§ **PROMPT**
Print, exactly as written, every line from the first line of the records below through the line containing "model.glb, bake each", and nothing further.

* BEGIN *

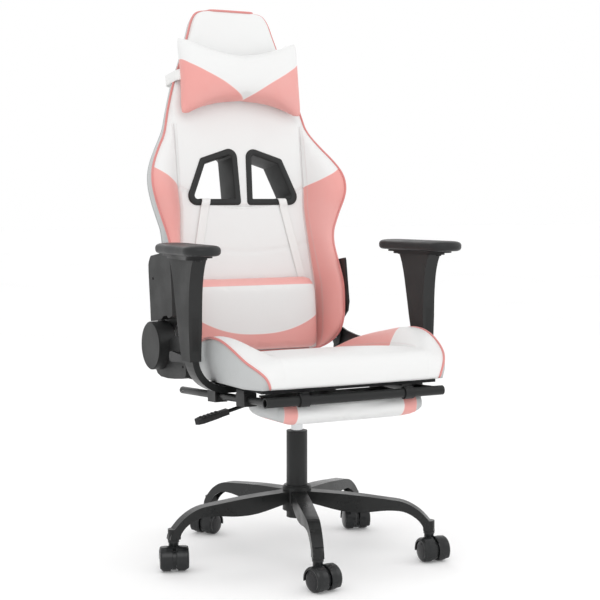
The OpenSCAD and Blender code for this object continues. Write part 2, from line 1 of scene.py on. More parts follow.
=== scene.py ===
import sys
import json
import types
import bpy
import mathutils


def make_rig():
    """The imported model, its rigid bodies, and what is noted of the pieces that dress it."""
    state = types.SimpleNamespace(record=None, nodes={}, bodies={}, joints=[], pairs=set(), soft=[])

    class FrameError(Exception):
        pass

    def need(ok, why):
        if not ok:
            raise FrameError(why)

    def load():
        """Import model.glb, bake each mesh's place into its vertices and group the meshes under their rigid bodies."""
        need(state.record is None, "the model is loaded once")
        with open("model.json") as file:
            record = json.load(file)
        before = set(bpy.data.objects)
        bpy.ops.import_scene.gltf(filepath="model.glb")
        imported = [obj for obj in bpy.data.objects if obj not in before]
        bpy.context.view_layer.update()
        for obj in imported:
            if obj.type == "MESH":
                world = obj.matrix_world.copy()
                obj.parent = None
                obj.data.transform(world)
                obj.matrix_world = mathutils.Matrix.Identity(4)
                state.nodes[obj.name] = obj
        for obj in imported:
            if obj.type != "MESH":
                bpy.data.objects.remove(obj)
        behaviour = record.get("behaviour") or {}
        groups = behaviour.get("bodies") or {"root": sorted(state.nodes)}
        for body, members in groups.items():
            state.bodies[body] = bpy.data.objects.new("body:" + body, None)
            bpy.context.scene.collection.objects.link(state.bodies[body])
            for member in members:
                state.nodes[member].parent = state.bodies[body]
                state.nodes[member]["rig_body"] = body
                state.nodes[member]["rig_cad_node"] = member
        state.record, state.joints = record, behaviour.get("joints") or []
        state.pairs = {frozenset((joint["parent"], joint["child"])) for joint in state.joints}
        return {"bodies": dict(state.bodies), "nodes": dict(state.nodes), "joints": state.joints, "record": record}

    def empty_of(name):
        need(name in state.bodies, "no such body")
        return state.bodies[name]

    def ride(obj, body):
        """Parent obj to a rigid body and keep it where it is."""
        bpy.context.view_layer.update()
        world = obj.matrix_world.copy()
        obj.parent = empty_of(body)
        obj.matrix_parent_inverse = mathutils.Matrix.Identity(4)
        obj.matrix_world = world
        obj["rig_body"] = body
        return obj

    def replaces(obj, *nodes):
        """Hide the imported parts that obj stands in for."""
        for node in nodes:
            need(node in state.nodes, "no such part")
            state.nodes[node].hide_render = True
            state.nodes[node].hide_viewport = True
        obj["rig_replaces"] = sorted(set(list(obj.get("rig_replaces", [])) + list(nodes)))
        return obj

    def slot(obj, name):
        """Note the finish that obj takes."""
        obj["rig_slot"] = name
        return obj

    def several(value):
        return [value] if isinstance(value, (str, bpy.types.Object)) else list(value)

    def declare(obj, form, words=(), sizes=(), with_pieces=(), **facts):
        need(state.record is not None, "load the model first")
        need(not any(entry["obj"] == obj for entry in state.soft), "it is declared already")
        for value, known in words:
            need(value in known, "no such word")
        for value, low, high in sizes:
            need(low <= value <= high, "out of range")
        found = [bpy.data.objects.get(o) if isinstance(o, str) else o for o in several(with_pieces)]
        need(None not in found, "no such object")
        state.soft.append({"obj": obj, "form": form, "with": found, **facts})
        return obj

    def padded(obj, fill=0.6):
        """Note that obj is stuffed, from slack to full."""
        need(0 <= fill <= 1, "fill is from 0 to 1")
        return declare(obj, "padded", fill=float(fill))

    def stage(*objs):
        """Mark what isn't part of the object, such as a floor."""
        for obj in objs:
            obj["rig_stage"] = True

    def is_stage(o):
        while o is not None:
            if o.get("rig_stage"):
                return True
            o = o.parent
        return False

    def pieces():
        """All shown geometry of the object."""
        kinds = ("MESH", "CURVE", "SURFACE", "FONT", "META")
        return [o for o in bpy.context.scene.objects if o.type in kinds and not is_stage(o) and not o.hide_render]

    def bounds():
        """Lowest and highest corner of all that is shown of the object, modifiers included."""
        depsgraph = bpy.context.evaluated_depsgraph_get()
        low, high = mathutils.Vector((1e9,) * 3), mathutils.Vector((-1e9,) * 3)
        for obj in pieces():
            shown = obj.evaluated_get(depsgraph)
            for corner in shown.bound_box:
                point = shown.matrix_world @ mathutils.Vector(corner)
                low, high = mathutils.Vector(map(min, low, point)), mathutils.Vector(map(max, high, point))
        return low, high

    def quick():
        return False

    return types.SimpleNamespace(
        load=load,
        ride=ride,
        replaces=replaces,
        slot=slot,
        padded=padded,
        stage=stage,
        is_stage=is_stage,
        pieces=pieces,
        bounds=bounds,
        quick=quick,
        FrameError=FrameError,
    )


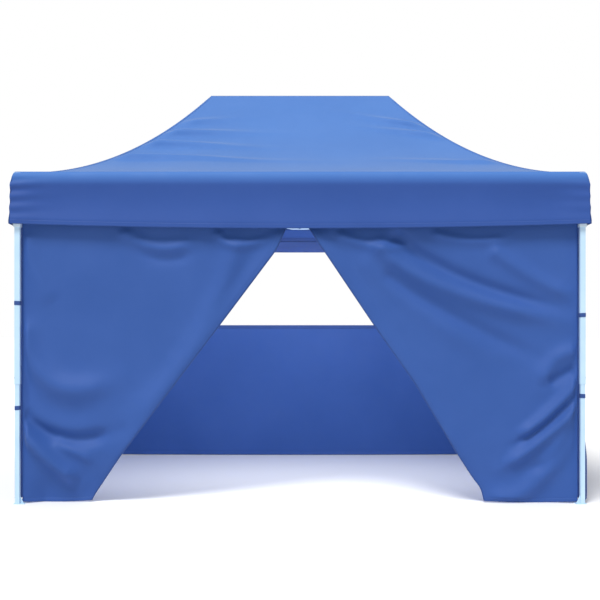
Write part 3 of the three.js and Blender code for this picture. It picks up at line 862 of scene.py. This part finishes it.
def make_back():
    surface = back_surface()
    low, high = PANE_LO[2], PANE_HI[2]

    def up(obj, slot="wall_fabric", stands_for=()):
        return hang(obj, "leg_back_left", stands_for)

    xs = stretches((-BACK_HALF, -PANE_HALF, 22), (-PANE_HALF, PANE_HALF, 100), (PANE_HALF, BACK_HALF, 22))
    zs = stretches((WALL_BOTTOM, low, 70), (low, high, 40), (high, WALL_TOP, 12))
    x_mid, z_mid = (xs[1:] + xs[:-1]) / 2, (zs[1:] + zs[:-1]) / 2
    hole = (np.abs(x_mid)[None, :] < PANE_HALF) & ((z_mid > low) & (z_mid < high))[:, None]
    wall = up(surface.shell("wall_back", xs, zs, WALL, kept=~hole), stands_for=("back_wall",))
    film_x = np.linspace(-PANE_HALF - FILM_LAP, PANE_HALF + FILM_LAP, 100)
    film_z = np.linspace(low - FILM_LAP, high + FILM_LAP, 40)
    film = surface.shell("window_pane", film_x, film_z, FILM, lift=-0.0016, thick=0.0005)
    up(film, "window_film", ("back_window",))
    loops = [along(rounded_rectangle(PANE_HALF - FILM_LAP + grow, low + FILM_LAP - grow,
                                     high - FILM_LAP + grow, BINDING_CORNER + grow), 0.03)
             for grow in (0.0, BINDING_WIDTH)]
    count = min(len(loop) for loop in loops)
    loops = [loop[np.linspace(0, len(loop) - 1, count).astype(int)] for loop in loops]
    binding = up(ring_shell(surface, "window_binding", *loops, BINDING, 0.0012, 0.0006))
    hem = up(surface.shell("wall_back_hem", np.linspace(-BACK_HALF, BACK_HALF, 120), hem_heights(WALL_HEM),
                           WALL, lift=HEM_LIFT))
    rows = [level_line(-BACK_HALF + 0.01, BACK_HALF - 0.01, 120, WALL_BOTTOM + WALL_ROW)]
    sewing = up(surface.stitches("wall_back_stitches", rows, THREAD, **WALL_SEWING))


make_back()


SIDE_HALF = WALL_HI[1]
# folds of a side wall: three points of the line from a leg inwards, half width and rise
SIDE_FOLDS = [
    (((-SIDE_HALF, 1.30), (-0.75, 0.92), (0.10, 0.95)), 0.09, 0.024),
    (((SIDE_HALF, 1.35), (0.80, 0.98), (0.20, 0.80)), 0.09, 0.022),
    (((-SIDE_HALF, 0.62), (-0.90, 0.40), (-0.40, 0.34)), 0.06, 0.020),
    (((SIDE_HALF, 0.70), (0.90, 0.44), (0.35, 0.30)), 0.06, 0.020),
]
# the wall stands out beside the front leg near the ground, most on the right
FOOT_BULGE = 0.018
BULGE_SHARE = {"left": 0.3, "right": 1}
SIDE_RELIEF = 0.009


def side_surface(side):
    """y and z are the places in the wall's own plane."""
    sign = -1 if side == "left" else 1
    x0 = sign * (WALL_LO[0] + WALL_HI[0]) / 2
    seed = {"left": 61, "right": 63}[side]

    def place(y, z):
        lift = SIDE_RELIEF * waves(y, z, seed, lowest=0.3, highest=1.1)
        for points, width, height in SIDE_FOLDS:
            lift = lift + ridge(y, z, points, width, height)
        bulge = FOOT_BULGE * np.exp(-((y + SIDE_HALF - 0.03) / 0.12) ** 2)
        bulge = bulge * smooth(z, 0.0, 0.05) * smooth(-z, -0.52, -0.30) * BULGE_SHARE[side]
        hold = smooth(SIDE_HALF - np.abs(y), 0.0, 0.10) * slack(z)
        x = x0 + sign * (np.abs(lift) * hold * 0.7 + bulge)
        return x, y, z - bottom_sag(y, SIDE_HALF, z)

    return Surface(place, flip=(side == "left"))


def make_side(side):
    surface = side_surface(side)

    def up(obj, stands_for=()):
        return hang(obj, f"leg_front_{side}",
                    stands_for)

    ys = np.linspace(-SIDE_HALF, SIDE_HALF, 120)
    zs = np.linspace(WALL_BOTTOM, WALL_TOP, 110)
    wall = up(surface.shell(f"wall_{side}", ys, zs, SIDE), (f"side_wall_{side}",))
    hem = up(surface.shell(f"wall_{side}_hem", ys, hem_heights(WALL_HEM), SIDE, lift=HEM_LIFT))
    rows = [level_line(-SIDE_HALF + 0.01, SIDE_HALF - 0.01, 90, WALL_BOTTOM + WALL_ROW)]
    sewing = up(surface.stitches(f"wall_{side}_stitches", rows, THREAD, **WALL_SEWING))


make_side("left")
make_side("right")


# ---- straps, plugs and buttons ------------------------------------------------------------------
INNER_HALF = 0.016
OUTER_HALF = LEG_SIDE / 2
STRAP_WIDTH = 0.029
STRAP_TILT = 0.05
STRAP_HEIGHTS = {"front_left": (1.426, 0.682), "front_right": (1.341, 0.767),
                 "back_left": (1.420, 0.700), "back_right": (1.400, 0.745)}
BUTTON_ABOVE = 0.045
PLUG_Z = 1.795
# turned outlines as (radius, height above the leg's face)
BUTTON_OUTLINE = [(0.0105, -0.0005), (0.0105, 0.0012), (0.0092, 0.0020), (0.0072, 0.0020), (0.0066, 0.0042),
                  (0.0052, 0.0062), (0.0028, 0.0074), (0.0006, 0.0078)]
PLUG_OUTLINE = [(0.0080, -0.0005), (0.0080, 0.0015), (0.0070, 0.0028), (0.0045, 0.0036), (0.0008, 0.0038)]


def make_strap(name, centre, half, z, body, tilt):
    """A webbing tie pulled tight round a leg, a little slanted."""
    loop = rounded_rectangle(half + 0.0022, -half - 0.0022, half + 0.0022, 0.005, 6)
    inner = rounded_rectangle(half + 0.0004, -half - 0.0004, half + 0.0004, 0.0035, 6)
    rows = []
    for share, ring in ((0.0, loop), (0.06, loop * 1.012), (0.5, loop * 1.02), (0.94, loop * 1.012),
                        (1.0, loop), (1.0, inner), (0.5, inner), (0.0, inner)):
        lift = z + (share - 0.5) * STRAP_WIDTH + tilt * ring[:, 0]
        rows.append(np.stack([centre[0] + ring[:, 0], centre[1] + ring[:, 1], lift], axis=1))
    strap = mesh_object(name, np.concatenate(rows), ring_faces(len(rows), len(loop)), BINDING)
    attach(strap, body)


def lathe(name, outline, centre, axis, material, steps=28):
    """A turned piece from (radius, height) points, along axis from centre."""
    turn = Vector((0, 0, 1)).rotation_difference(Vector(axis)).to_matrix()
    verts = []
    for radius, height in outline:
        for k in range(steps):
            angle = k * math.tau / steps
            point = Vector((radius * math.cos(angle), radius * math.sin(angle), height))
            verts.append(turn @ point + Vector(centre))
    faces = ring_faces(len(outline), steps, closed=False)
    faces.append(tuple(range(steps))[::-1])
    faces.append(tuple(range((len(outline) - 1) * steps, len(outline) * steps)))
    return mesh_object(name, verts, faces, material)


def make_leg_details():
    for corner, heights in STRAP_HEIGHTS.items():
        sx = -1 if corner.endswith("left") else 1
        sy = -1 if corner.startswith("front") else 1
        body = f"leg_{corner}"
        for level, z, way in zip(("upper", "lower"), heights, (1, -1)):
            half = OUTER_HALF if z > LEG_LO[2] else INNER_HALF
            make_strap(f"strap_{corner}_{level}", (sx * LEG_X, sy * LEG_Y), half, z, body,
                       STRAP_TILT * sx * way)
        for name, outline, z, material in (
                ("height_button", BUTTON_OUTLINE, LEG_LO[2] + BUTTON_ABOVE, ZINC),
                ("stop_plug", PLUG_OUTLINE, PLUG_Z, GREY)):
            knob = lathe(f"{name}_{corner}", outline, (sx * (LEG_X + OUTER_HALF), sy * LEG_Y, z),
                         (sx, 0, 0), material)
            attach(knob, body)


make_leg_details()


# ---- finishes of the CAD pieces -----------------------------------------------------------------
def finish_metal():
    for name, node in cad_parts.items():
        if name.startswith("slider_button"):
            material = GREY
        elif name.startswith(("slider", "side_bracket", "peak_guide")):
            material = NYLON
        elif name.startswith(("leg", "peak_pole")) or "_bar_" in name:
            material = STEEL
        else:
            continue
        node.data.materials.clear()
        node.data.materials.append(material)


finish_metal()


# ---- floor, light and camera --------------------------------------------------------------------
FLOOR_REACH = 60.0
FLOOR_GREY = (0.9, 0.9, 0.9, 1)


def make_floor():
    mesh = bpy.data.meshes.new("floor")
    corners = [(x * FLOOR_REACH, y * FLOOR_REACH, 0) for x, y in ((-1, -1), (1, -1), (1, 1), (-1, 1))]
    mesh.from_pydata(corners, [], [(0, 1, 2, 3)])
    floor = bpy.data.objects.new("floor", mesh)
    bpy.context.scene.collection.objects.link(floor)
    material, _, _, shader = new_material("pale_floor")
    shader.inputs["Base Color"].default_value = FLOOR_GREY
    shader.inputs["Roughness"].default_value = 0.9
    shader.inputs["Specular IOR Level"].default_value = 0.1
    mesh.materials.append(material)


SKY_SEEN = 1.0
SKY_LIGHT = 0.5
KEY_STRENGTH = 2.8
KEY_SPREAD = math.radians(20)
KEY_FROM = Vector((-0.25, -0.55, 1.0))
INSIDE_POWER = 62.0
INSIDE_SIZE = (3.2, 0.3)
INSIDE_PLACE = (0, -0.95, 2.10)
INSIDE_FROM = Vector((0, -1.0, 0.55))


def make_light():
    scene = bpy.context.scene
    world = bpy.data.worlds.new("studio")
    scene.world = world
    world.use_nodes = True
    nodes, links = world.node_tree.nodes, world.node_tree.links
    background = nodes["Background"]
    background.inputs["Color"].default_value = (1.0, 1.0, 1.0, 1)
    path = nodes.new("ShaderNodeLightPath")
    level = nodes.new("ShaderNodeMapRange")
    level.inputs["To Min"].default_value = SKY_LIGHT
    level.inputs["To Max"].default_value = SKY_SEEN
    links.new(path.outputs["Is Camera Ray"], level.inputs["Value"])
    links.new(level.outputs["Result"], background.inputs["Strength"])

    sun = bpy.data.lights.new("key", "SUN")
    sun.energy = KEY_STRENGTH
    sun.angle = KEY_SPREAD
    key = bpy.data.objects.new("key", sun)
    key.rotation_euler = KEY_FROM.to_track_quat("Z", "Y").to_euler()
    scene.collection.objects.link(key)

    soft = bpy.data.lights.new("inside", "AREA")
    soft.shape = "RECTANGLE"
    soft.size, soft.size_y = INSIDE_SIZE
    soft.energy = INSIDE_POWER
    inside = bpy.data.objects.new("inside", soft)
    inside.location = INSIDE_PLACE
    inside.rotation_euler = INSIDE_FROM.to_track_quat("Z", "Y").to_euler()
    inside.visible_camera = False
    scene.collection.objects.link(inside)
    scene.view_settings.view_transform = "Standard"


CAMERA_HEIGHT = 1.32
CAMERA_AWAY = 7.6
LENS = 64.2
SENSOR = 36.0
SHIFT_UP = 0.03


def make_camera():
    data = bpy.data.cameras.new("camera")
    data.lens = LENS
    data.sensor_width = SENSOR
    data.shift_y = SHIFT_UP
    camera = bpy.data.objects.new("camera", data)
    camera.location = (0.0, -(LEG_Y + CAMERA_AWAY), CAMERA_HEIGHT)
    camera.rotation_euler = (QUARTER, 0, 0)
    bpy.context.scene.collection.objects.link(camera)
    bpy.context.scene.camera = camera


make_floor()
make_light()
make_camera()
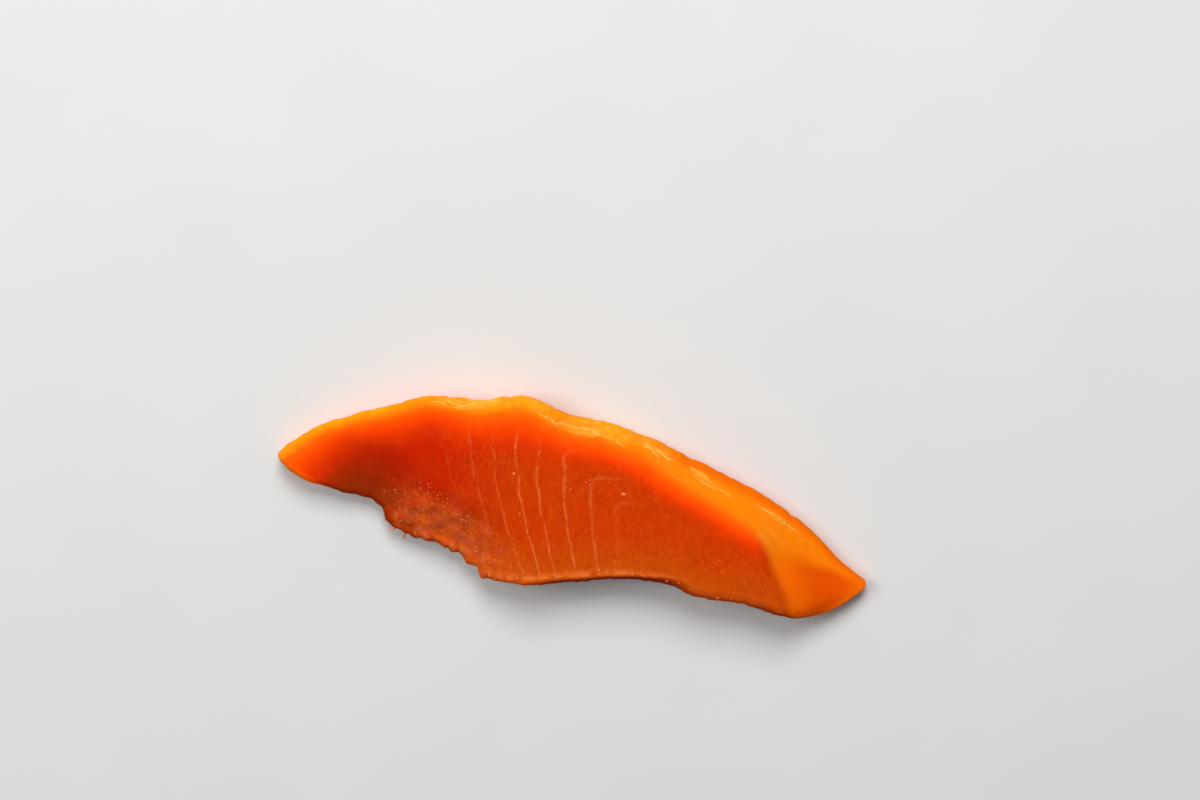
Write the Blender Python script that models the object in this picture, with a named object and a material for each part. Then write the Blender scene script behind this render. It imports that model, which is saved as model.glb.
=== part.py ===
"""A slice of raw sockeye salmon as cut for sashimi, lying flat on one cut face.

Metres, +Z up. X runs along the slice, from its thin belly tip at -X to its thick end at +X. +Y is the
side that faced the skin. The origin is on the underside, below the middle of the slice.
"""

import bmesh
import bpy
import numpy as np
from mathutils import Vector, noise
from mathutils.kdtree import KDTree

MM = 0.001

# The slice from above, counter-clockwise, where it is widest. Each row is x and y, the height at which
# the side turns over into the upper cut face, how far the foot is tucked under, and how far in from
# the edge that turn reaches, all in millimetres. The first row of each list is a corner of the grid.
BELLY_SIDE = [
    (-51.0, -6.2, 3.6, 0.9, 1.6),
    (-42.2, -7.8, 4.2, 1.1, 1.6),
    (-34.6, -8.9, 3.4, 0.9, 1.8),
    (-31.4, -12.6, 3.0, 0.8, 1.3),
    (-24.3, -13.9, 3.5, 0.8, 1.5),
    (-18.1, -15.0, 4.5, 1.2, 1.6),
    (-13.5, -17.6, 6.0, 2.0, 1.5),
    (-7.0, -17.0, 7.5, 2.5, 1.3),
    (3.5, -14.3, 7.0, 3.0, 1.9),
    (10.4, -12.5, 6.8, 3.2, 2.1),
    (17.8, -11.6, 6.8, 3.2, 2.1),
    (24.0, -12.7, 6.8, 2.8, 1.9),
    (32.2, -12.4, 6.4, 2.2, 1.8),
]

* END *

§ **SOLVED PROBLEM**
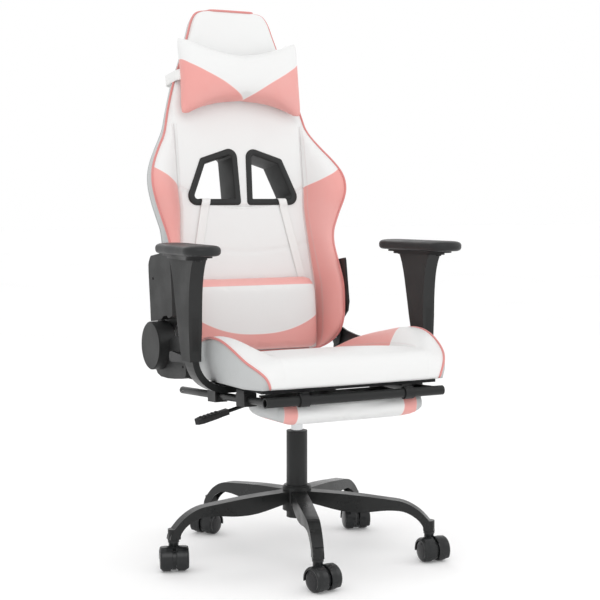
The OpenSCAD and Blender code for this object continues. Write part 2, from line 1 of scene.py on. More parts follow.
=== scene.py ===
import sys
import json
import types
import bpy
import mathutils


def make_rig():
    """The imported model, its rigid bodies, and what is noted of the pieces that dress it."""
    state = types.SimpleNamespace(record=None, nodes={}, bodies={}, joints=[], pairs=set(), soft=[])

    class FrameError(Exception):
        pass

    def need(ok, why):
        if not ok:
            raise FrameError(why)

    def load():
        """Import model.glb, bake each mesh's place into its vertices and group the meshes under their rigid bodies."""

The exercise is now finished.